Gardening and Growing Plants at High Altitude

Some things grow with difficulty. Some things grow better… for a while. Some things don’t grow at all.

We grew a garden one year. We live at 6000 ft, which is technically too high for traditional gardening. Even so, some things still grow amazingly well.

We have an apple tree in our back yard. It grows very small apples, that ripen in September. They are less than 2″ around, and not really usable for much other than novelty. The tree only produces about 30 of them a year, so there is never enough of the tiny things to make more than one small pot of applesauce.

Some people here grow very good crab apples, and turn them into very good jelly. Chokecherries also grow well here, as do a particular strain of wild raspberry. Currents survive and thrive also. Many fruit bearing trees and bushes which SHOULD survive here, do not.

We found that in our garden, certain things grew very well – Tomatoes never really got going well, but potatoes did quite well. A surprise since they had done poorly in the previous states we had lived in. In fact, all of the root crops we planted grew and produced well, as did the Peas, and lettuce. Spinach did not do so well.

Some people grow gardens here in a greenhouse. And people who have greenhouses have big ones – they put them into old house foundations and build a greenhouse roof over that. The problems with growing things seem to be more a matter of soil and growing season than of altitude in particular.

Many areas that are high altitude have poor soil. It may be sandy clay, alkaline, or hard clay. Improving the soil can help, but is not the total solution.

The growing season is very short. You cannot really put anything out until mid-June. And by mid-September, the garden is pretty well finished. You can start a lot of plants indoors, but some do not do well when hardened off and transplanted, so it is not a solution for everything.

Many plants simply grow smaller at higher altitudes. If you take a Texan Prickly Pear Cactus and transplant it to Wyoming, it will grow. But it will grow much smaller. It tends to have the same number of spines, but just grows small, like a little wrestler built cactus. Many things are like that.

Since higher altitude areas are often desert, you really have to water your garden. The problem with that is, in most deserts, there are a tremendously high number of dormant seeds in the soil, just waiting for their chance to grow at the least amount of water. Those plants are genetically designed to grow rapidly whenever water is present. A tumbleweed plant that may grow no more than 2 ft tall in the wild will grow 8 to 10 feet tall in a garden. And they grow VERY fast. One day you’ll go out and find a solid carpet of tumbleweed sprouts, so small you cannot yet even grab them to weed properly. Two days later they’ll be big enough to grab, but there are so many of them that getting them all is nearly impossible. They grow a long taproot, which is very tough to pull within just a short time, and the stalk goes woody pretty fast also. Even a small garden plot can be very difficult to weed. And clearing it one year won’t help, because through the fall and winter, new seeds blow in, and you start all over the next year.
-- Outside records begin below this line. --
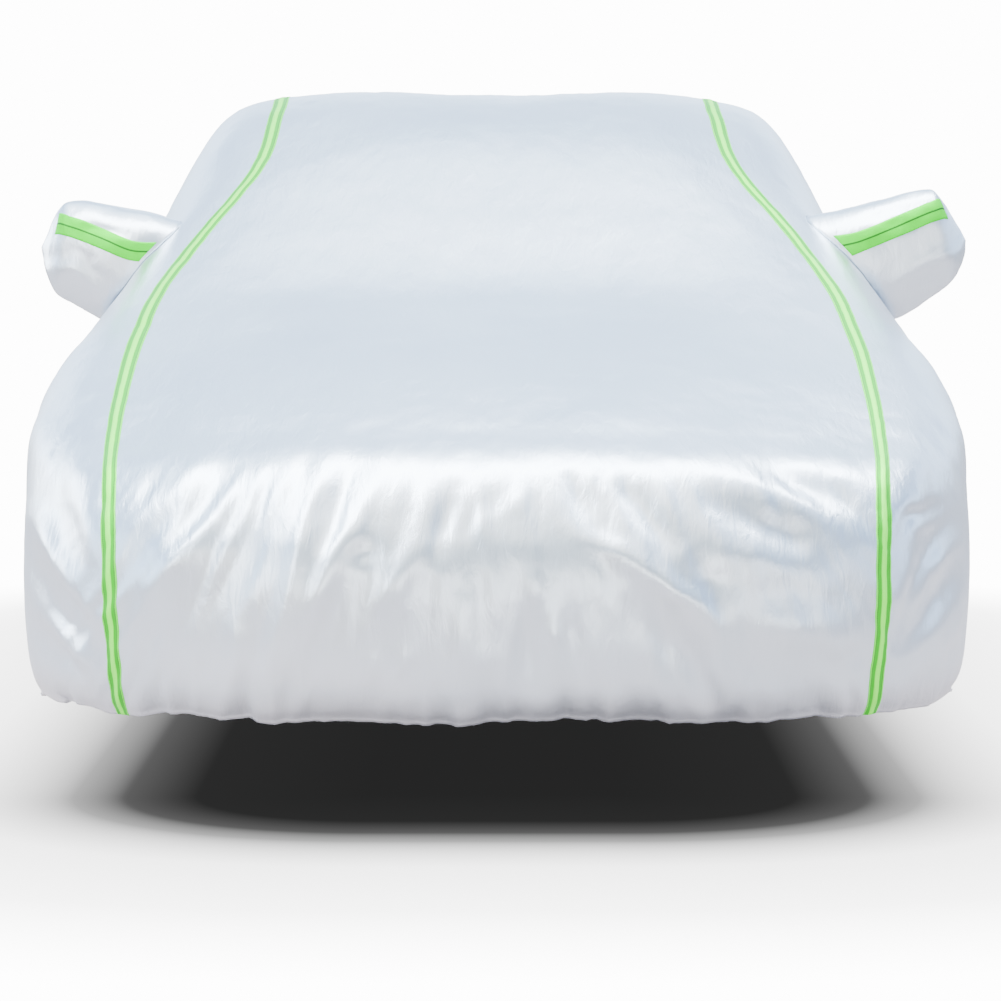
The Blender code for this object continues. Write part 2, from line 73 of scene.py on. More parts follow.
# form that the cloth hangs over: sections of one half from front to back, each point as x, y and z in mm
sectionColumns = ("centre", "seam", "edge", "belt", "flank", "hem")
sections = {
    "frontHem": (
        (0, -815, 247), (670, -600, 240), (742, -470, 235),
        (799, -335, 227), (845, -190, 219), (878, -40, 209),
    ),
    "chin": (
        (0, -848, 300), (675, -640, 298), (771, -475, 284),
        (837, -305, 267), (878, -120, 246), (886, 90, 200),
    ),
    "bumper": (
        (0, -862, 420), (681, -660, 416), (790, -485, 406),
        (866, -265, 387), (903, -30, 330), (888, 230, 190),
    ),
    "grille": (
        (0, -842, 560), (686, -635, 545), (800, -450, 533),
        (884, -200, 511), (912, 70, 420), (889, 380, 190),
    ),
    "nose": (
        (0, -745, 685), (693, -540, 653), (809, -345, 641),
        (893, -80, 610), (915, 190, 480), (890, 530, 190),
    ),
    "bonnetFront": (
        (0, -560, 748), (705, -350, 713), (822, -190, 705),
        (906, 50, 675), (919, 320, 520), (890, 680, 190),
    ),
    "bonnet": (
        (0, -200, 835), (712, -60, 800), (832, 60, 780),
        (913, 240, 722), (919, 480, 545), (890, 850, 190),
    ),
    "bonnetBack": (
        (0, 200, 915), (710, 250, 886), (820, 330, 864),
        (910, 470, 772), (919, 680, 560), (890, 1000, 190),
    ),
    "cowl": (
        (0, 520, 985), (690, 560, 980), (790, 620, 942),
        (893, 720, 810), (918, 900, 570), (890, 1150, 190),
    ),
    "windscreen": (
        (0, 820, 1130), (632, 810, 1078), (745, 850, 1035),
        (867, 920, 850), (916, 1060, 580), (890, 1280, 190),
    ),
    "windscreenTop": (
        (0, 1150, 1290), (525, 1150, 1232), (672, 1170, 1165),
        (845, 1200, 900), (915, 1290, 590), (890, 1430, 190),
    ),
    "header": (
        (0, 1500, 1383), (505, 1500, 1353), (642, 1500, 1295),
        (840, 1500, 945), (914, 1520, 595), (890, 1600, 190),
    ),
    "roof": (
        (0, 2000, 1413), (512, 2000, 1409), (656, 2000, 1352),
        (838, 2000, 975), (916, 2000, 600), (890, 2000, 190),
    ),
    "roofBack": (
        (0, 2500, 1395), (500, 2500, 1376), (632, 2500, 1322),
        (834, 2480, 975), (915, 2450, 605), (890, 2400, 190),
    ),
    "rearWindow": (
        (0, 3000, 1240), (510, 2990, 1190), (650, 2950, 1130),
        (834, 2880, 930), (912, 2800, 590), (888, 2680, 190),
    ),
    "bootFront": (
        (0, 3320, 1085), (565, 3310, 1055), (712, 3250, 1005),
        (846, 3150, 870), (908, 3030, 570), (885, 2880, 190),
    ),
    "bootEdge": (
        (0, 3690, 1015), (620, 3600, 985), (752, 3480, 935),
        (845, 3320, 800), (895, 3180, 530), (880, 3040, 192),
    ),
    "tail": (
        (0, 3800, 860), (640, 3690, 830), (762, 3540, 780),
        (840, 3370, 660), (882, 3240, 450), (876, 3120, 196),
    ),
    "rearBumper": (
        (0, 3830, 560), (650, 3700, 540), (762, 3550, 500),
        (828, 3410, 430), (868, 3290, 330), (872, 3190, 204),
    ),
    "rearHem": (
        (0, 3780, 270), (640, 3650, 265), (730, 3550, 250),
        (790, 3450, 240), (835, 3360, 228), (866, 3260, 214),
    ),
}
crown = (1.3, 1.7)  # fullness of the middle panel, in the middle and at the seams


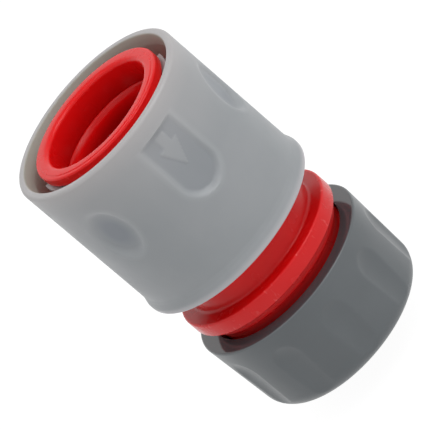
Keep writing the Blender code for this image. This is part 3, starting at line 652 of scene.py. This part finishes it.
def dress(piece, material, body, slot, *nodes, crease=CREASE):
    """Gives a piece its material, smooth shading and the body it rides on, and hides the CAD nodes it
    stands for.
    """
    piece.data.materials.clear()
    piece.data.materials.append(material)
    piece.data.shade_smooth()
    piece.data.set_sharp_from_angle(angle=math.radians(crease))
    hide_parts(*nodes)
    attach(piece, body)
    print(piece.name, "has", len(piece.data.polygons), "faces and rides on", body)


print("edges sharper than", CREASE, "degrees stay sharp")

# %% [markdown]
# ## Cutting and joining
# Windows and slots go right through a wall, so they are real cuts. The cutter is a small solid that a
# Boolean modifier takes away, and the result becomes the piece's mesh, so that the cutter can go.


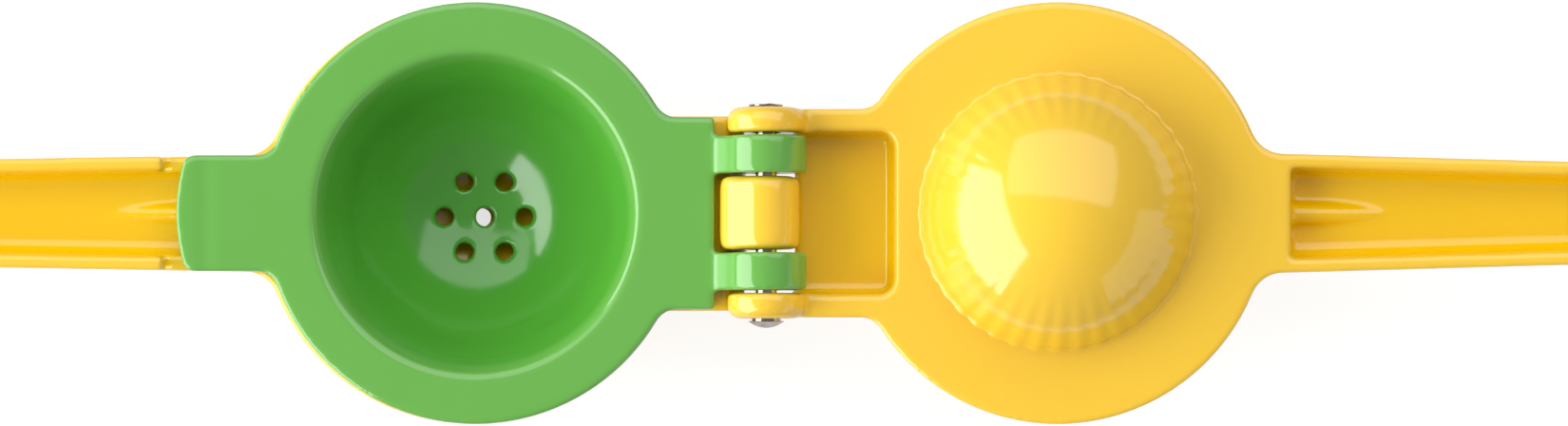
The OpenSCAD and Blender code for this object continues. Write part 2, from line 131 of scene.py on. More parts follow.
# Scales of the noise in the coat, and of the cells that hold its specks.
DRIFT_SCALE = 45.0
HAZE_SCALE = 110.0
WAVE_SCALE = 130.0
SPECK_CHOICE_SCALE = 190.0
SPECK_CELL_SCALE = 260.0
PEEL_SCALE = 520.0
SPECK_RADIUS = 0.035

# Size, centre and facing of each light panel.
KEY_PANEL = ((4.05, 2.3), (-2.07, 0.13, 1.1), (0.9, 0.435, 0))
TOP_PANEL = ((4.2, 2.85), (0.15, 1.75, 1.65), (-0.056, -0.416, -0.91))
FILL_PANEL = ((2.7, 1.5), (2.15, -1.1, 0.45), (-0.89, 0.454, 0))
FLOOR_SCALE = (0.8, 0.27, 1.0)
FLOOR_IN_GLOSS = 0.6
CEILING_LOW = 0.55
CEILING_HIGH = 0.95
SENSOR_WIDTH = 36.0


# ---------------------------------------------------------------------------------------------
# Properties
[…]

The last factor at higher altitudes is wind. It can be very difficult to grow certain types of plants in high wind, especially those that would need trellising. Trees need staked early on, and still end up growing straight only as long as you stake them. The lower trunk will end up straight, and the tops will have a nice graceful curve away from the wind!

Wind can interfere with pollination for certain types of trees, shrubs, and flowers also. Because the wind blows so hard, if the blossoms are delicate, such as apple blossoms, they can be blown off before they are pollinated. We got a pretty good crop from our crab apple tree, though the fruits were always small.

In spite of all that, gardening CAN be done. Many people in the town I live in grow lovely irises, crocuses, and tulips in the spring (ok, summer!), and there are some nice wildflowers which can be transplanted in also. Others persistently plant a few hardy crops and get a decent garden, earwigs and all. You really have to be determined though, to grow anything that produces enough to be worth the effort.